The use of sucker rods to deploy an ESP has many advantages over the use of conventional jointed tubing, coiled tubing and cable. Sucker rods are reusable, have almost indefinite life, and are far less expensive per unit length than jointed tubing, coiled tubing and cable. The use of sucker rods permits the use of relatively small, lightweight, and inexpensive workover rigs for installation and retrieval. This is especially important for small offshore platforms where space and weight considerations are very important. In addition, the time to install and retrieve an ESP by use of sucker rods is less than for other methods due to the ease of set up and rig down of the workover rig as compared to larger workover units needed for jointed tubing and coiled tubing units.
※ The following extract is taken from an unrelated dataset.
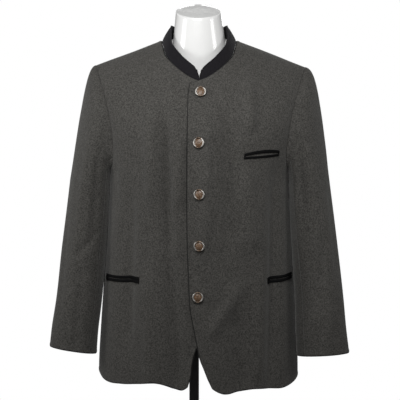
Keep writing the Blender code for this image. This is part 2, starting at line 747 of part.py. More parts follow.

Wherein the present invention has been described in particular relation to the drawing attached hereto, it should be understood that other and further modifications, apart from those from those shown or suggested herein, may be made within the scope of the present invention as defined in the claims.

Claims

A system for deploying an electric submergible pumping system within a wellbore, comprising: an electric submergible pumping system; an electrical cable operatively connected to the electric submergible pumping system; a plurality of sucker rods connected together to form a sucker rod string, with one end of the sucker rod string connected to the electric submergible pumping system; and means for attaching the electrical cable to the sucker rod string at a plurality of spaced locations.
The system of Claim 1, wherein the sucker rods are formed from a material selected from the group consisting of ferrous metals, ceramics, carbon fibres, fibreglass, and combinations thereof.
The system of Claim 1 or Claim 2, wherein the electric submergible pumping system comprises an electric motor assembly, with the electrical cable operatively connected thereto, and a pump.
The system of Claim 3, wherein the sucker rod string is connected to one end of the pump.
The system of Claim 3, wherein the sucker rod string is connected to one end of the motor assembly.
The system of any of the preceding claims, wherein the means for attaching further comprises a plurality of bolt-on clamps.
The system of any of the preceding claims, wherein the means for attaching further comprises a plurality of bands.
A method of deploying an electric submergible pumping system within a subterranean wellbore, comprising:

(a) operatively connecting one end of an electrical cable to an electric submergible pumping system;

(b) operatively connecting one end of a first length of sucker rod to the electric submergible pumping system;

(c) connecting additional lengths of sucker rod to the first length of sucker rod as the electric submergible pumping system is lowered into the wellbore; and

(d) attaching the electrical cable to the lengths of sucker rod as the electric submergible pumping system is lowered into the wellbore.
The method of Claim 8, wherein the first length of sucker rod is operatively connected to a motor assembly within the electric submergible pumping system.
The method of Claim 8, wherein the first length of sucker rod is operatively connected to a pump within the electric submergible pumping system.
The method of any of Claims 8 to 10, wherein the electrical cable is attached to the lengths of sucker rod by clamping.
The method of any of Claims 8 to 11, wherein the electrical cable is attached to the lengths of sucker rod by banding.